I'm trying to find a CZ 85 Combat w/15+1 capacity. I've checked Buds, Cheaper Than Dirt, Able Ammo, Cabelas, Gander Mountain, Jet Guns, and Gun Dealer Online. All I can find is the 10 round CA approved model. Some of the sites look like they have the standard version and even say so in the description, but they list the CZ item number for the CA version. I even called a couple to confirm which it is and its the CA version. The CA version is #01210, the standard is #91210. I can't find the standard 15+1 version #91210 anywhere and its really annoying.

Can anyone help me find it or suggest other websites to look at? I would appreciate any and all help. Thanks! :smt100


----------



## cougartex (Jan 2, 2010)

CZ 85 COMBAT cal. 9 mm Luger, black polycoat 91210

CZ 85 Combat PolyCoat 9mm

CZ 85 Combat Pistol


----------



## clockworkjon (Dec 2, 2010)

Geez, CZcustom.com had the almost the same problem. Their item number and description was for the 16-rnd, but they referenced the 10-rnd lower down on the page. I called them, and though the woman was kind of rude she did confirm that it is indeed the 16-rnd and the item number doesn't matter.
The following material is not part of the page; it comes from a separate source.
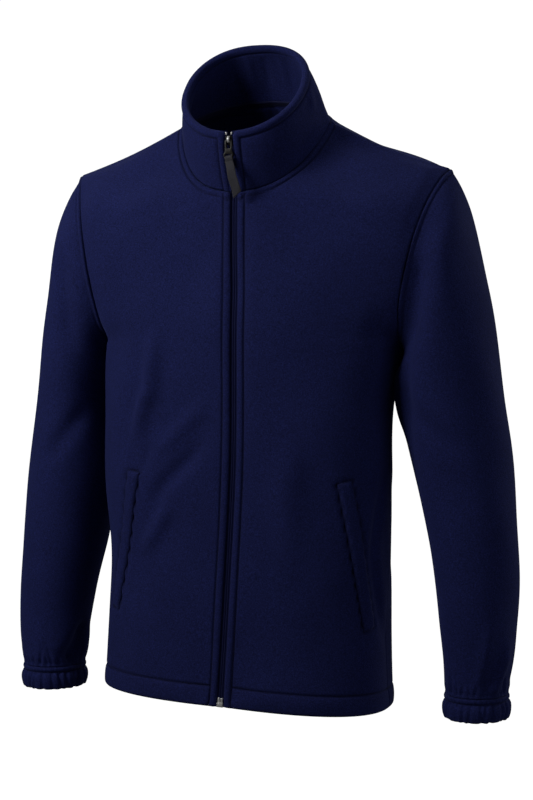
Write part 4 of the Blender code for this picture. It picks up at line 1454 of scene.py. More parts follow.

When you order they just send one or the other depending on your state. I should just get a Beretta! 

Thanks Cougartex!


----------



## Overkill0084 (Nov 28, 2010)

CZ 85 COMBAT cal. 9 mm Luger, satin nickel, 16 Rd Mags

If this isn't exactly what you want, call them. They are my local gun shop, and they are good folks.


----------



## clockworkjon (Dec 2, 2010)

Good, more options! I haven't actually checked with any of my local gun shops, but I don't think there's any way they will beat online prices, even with transfer fees. None of them sell guns online either.


----------



## dondavis3 (Aug 2, 2009)

I've been told that the 10 round gun will accept the 15 / 16 round mags if the only gun you can only find is the 10 round gun.

Buy the way if they made a compact CZ 85 COMBAT I buy it in a second. :smt082

Here's my new CZ 85 Combat










I love my CZ 75B

:smt1099


----------